Prior Research
1. The Usefulness of Earnings and Cash Flows
Prior research has examined the informativeness of earnings and cash flows. Ball and Brown (1968) find a positive association between stock returns and earnings, which is higher than that between stock returns and operating cash flows. Board and Day (1989) conclude that earnings contain incremental information beyond fund flows and cash flows from operations. However, they do not find the existence of incremental information content of fund flows or cash flows beyond earnings. Dechow (1994) concludes that accruals play an important role in improving the ability of earnings to reflect firm performance. Earnings are more associated with stock returns than cash flows over short measurement intervals and over long operating cycles of firms.

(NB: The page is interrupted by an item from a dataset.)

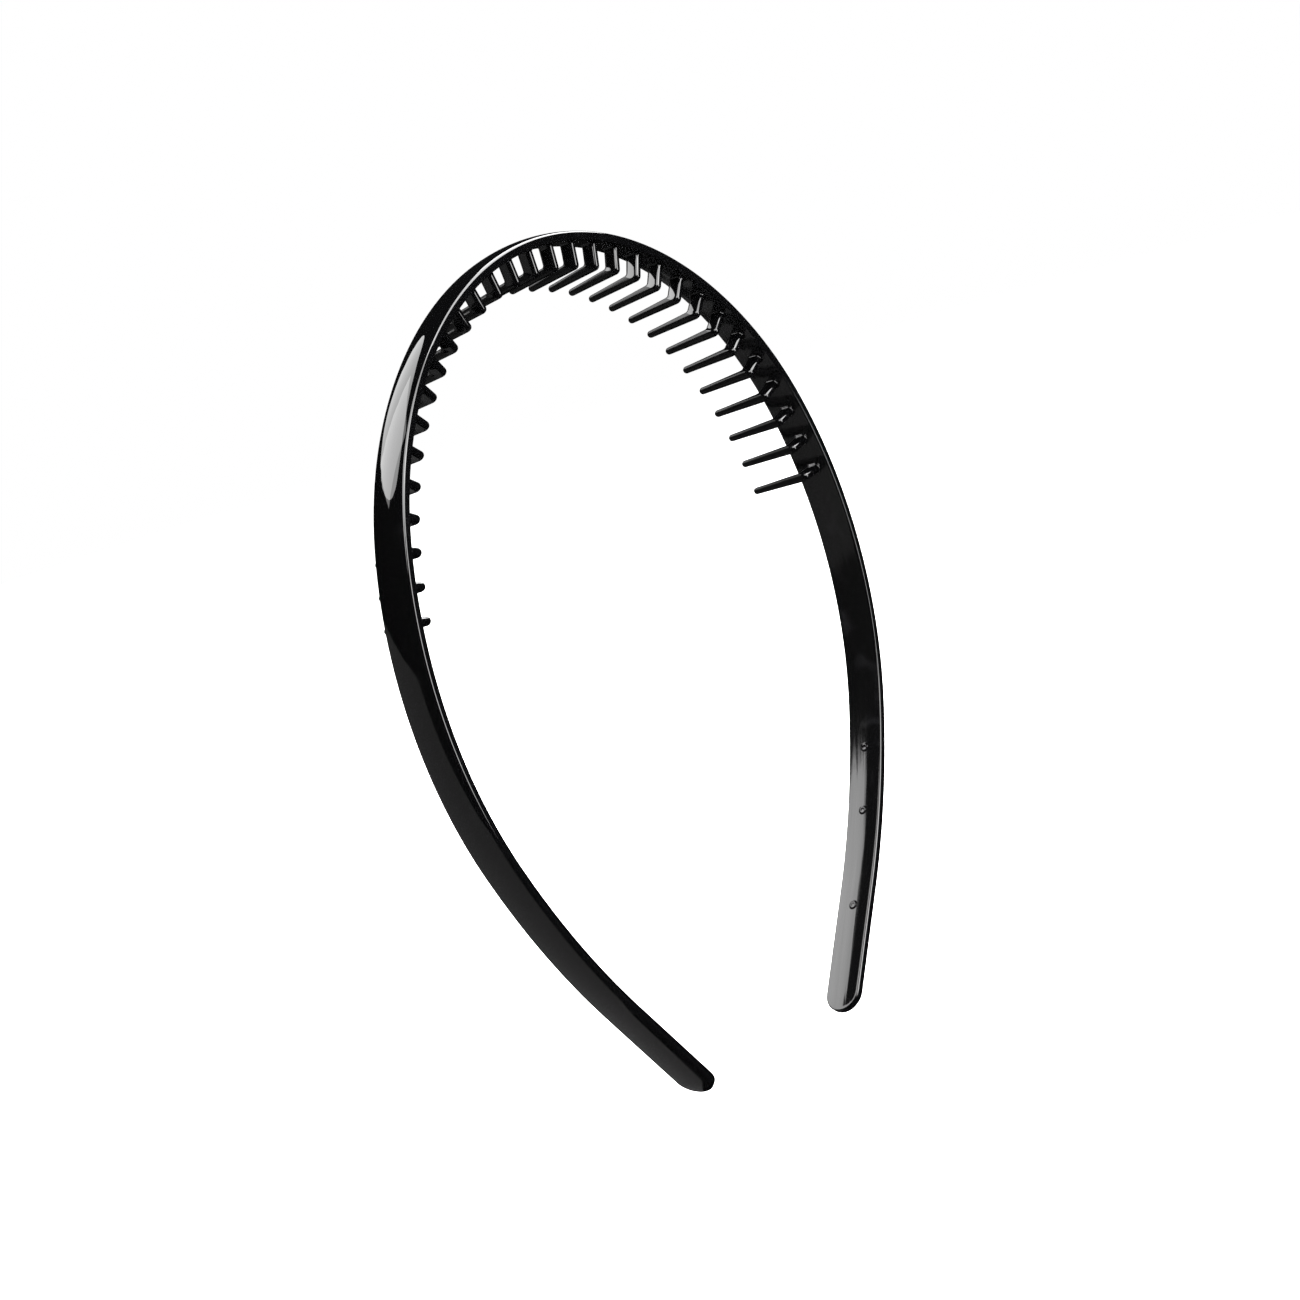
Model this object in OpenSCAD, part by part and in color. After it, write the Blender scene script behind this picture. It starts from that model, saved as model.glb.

The superiority of earnings remains existed when the volatility of a firm’s working capital requirements and the volatility of investment and financing activities increase. This is because cash flows suffer from timing and matching problems causing them to be a noisy measure of a firm’s performance. In sum, prior research supports that earnings is a superior measure of firm performance. However, the value relevance literature provides the evidence of a decline in the value relevance of earnings. Francis and Schipper (1999) document a decrease in the relevance of earnings information, and an increase in the relevance of balance sheet information over time. These results are consistent with other research on the valuation of financial information (Collins et al.